**WHAT IS REQUIRED:**
Sift the material for lines containing "frame", and return them.

Begin INPUT DATA

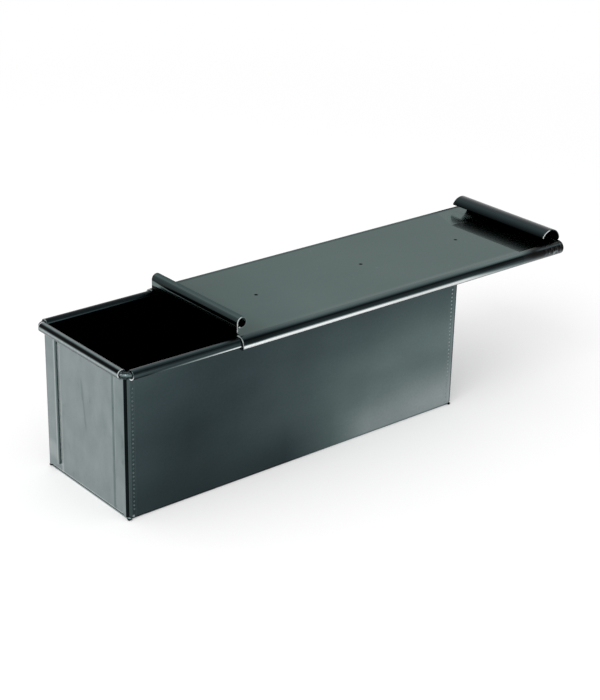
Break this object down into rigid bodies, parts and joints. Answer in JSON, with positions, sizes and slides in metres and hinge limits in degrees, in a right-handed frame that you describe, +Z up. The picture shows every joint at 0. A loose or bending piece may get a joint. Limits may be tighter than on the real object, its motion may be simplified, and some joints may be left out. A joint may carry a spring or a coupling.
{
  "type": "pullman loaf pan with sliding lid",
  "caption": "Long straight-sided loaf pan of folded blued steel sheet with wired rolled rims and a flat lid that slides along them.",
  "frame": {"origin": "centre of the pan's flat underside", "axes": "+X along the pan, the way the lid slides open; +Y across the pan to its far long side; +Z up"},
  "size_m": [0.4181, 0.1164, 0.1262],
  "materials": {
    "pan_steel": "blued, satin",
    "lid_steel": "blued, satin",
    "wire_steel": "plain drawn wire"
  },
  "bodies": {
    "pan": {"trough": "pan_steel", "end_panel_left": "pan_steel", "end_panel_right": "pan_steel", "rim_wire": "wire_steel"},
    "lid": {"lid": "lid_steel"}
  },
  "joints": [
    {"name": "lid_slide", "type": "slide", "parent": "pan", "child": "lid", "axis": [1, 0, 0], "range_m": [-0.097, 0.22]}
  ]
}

End INPUT DATA
Begin INPUT DATA

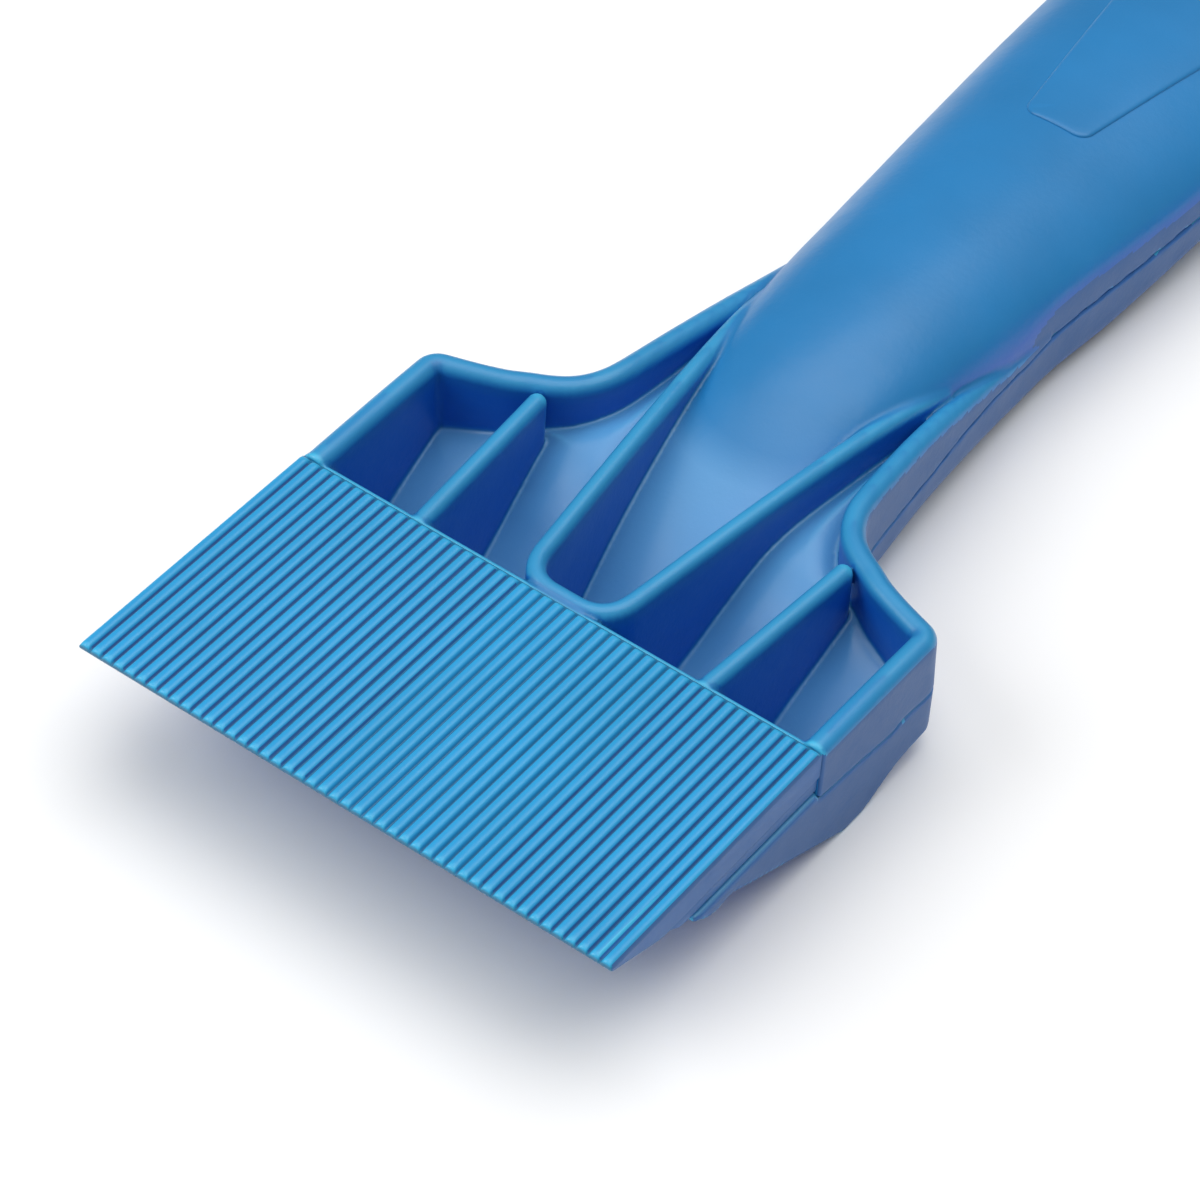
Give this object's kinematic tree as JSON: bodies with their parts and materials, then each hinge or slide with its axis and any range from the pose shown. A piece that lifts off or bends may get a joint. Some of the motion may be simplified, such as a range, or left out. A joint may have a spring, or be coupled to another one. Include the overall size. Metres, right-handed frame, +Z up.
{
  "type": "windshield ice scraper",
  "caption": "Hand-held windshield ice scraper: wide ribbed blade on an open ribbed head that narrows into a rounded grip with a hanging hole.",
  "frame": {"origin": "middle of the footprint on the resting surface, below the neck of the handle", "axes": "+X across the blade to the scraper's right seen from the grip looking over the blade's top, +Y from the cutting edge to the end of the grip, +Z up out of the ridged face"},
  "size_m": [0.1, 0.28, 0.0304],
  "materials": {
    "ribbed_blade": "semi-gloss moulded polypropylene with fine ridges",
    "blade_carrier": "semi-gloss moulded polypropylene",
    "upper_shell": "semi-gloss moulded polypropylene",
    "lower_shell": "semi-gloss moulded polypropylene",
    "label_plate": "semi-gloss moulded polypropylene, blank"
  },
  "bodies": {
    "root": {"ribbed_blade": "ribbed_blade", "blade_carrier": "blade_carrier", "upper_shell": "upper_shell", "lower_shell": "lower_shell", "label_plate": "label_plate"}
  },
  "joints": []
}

End INPUT DATA

**WRITTEN SOLUTION:**
Break this object down into rigid bodies, parts and joints. Answer in JSON, with positions, sizes and slides in metres and hinge limits in degrees, in a right-handed frame that you describe, +Z up. The picture shows every joint at 0. A loose or bending piece may get a joint. Limits may be tighter than on the real object, its motion may be simplified, and some joints may be left out. A joint may carry a spring or a coupling.
  "frame": {"origin": "centre of the pan's flat underside", "axes": "+X along the pan, the way the lid slides open; +Y across the pan to its far long side; +Z up"},
Give this object's kinematic tree as JSON: bodies with their parts and materials, then each hinge or slide with its axis and any range from the pose shown. A piece that lifts off or bends may get a joint. Some of the motion may be simplified, such as a range, or left out. A joint may have a spring, or be coupled to another one. Include the overall size. Metres, right-handed frame, +Z up.
  "frame": {"origin": "middle of the footprint on the resting surface, below the neck of the handle", "axes": "+X across the blade to the scraper's right seen from the grip looking over the blade's top, +Y from the cutting edge to the end of the grip, +Z up out of the ridged face"},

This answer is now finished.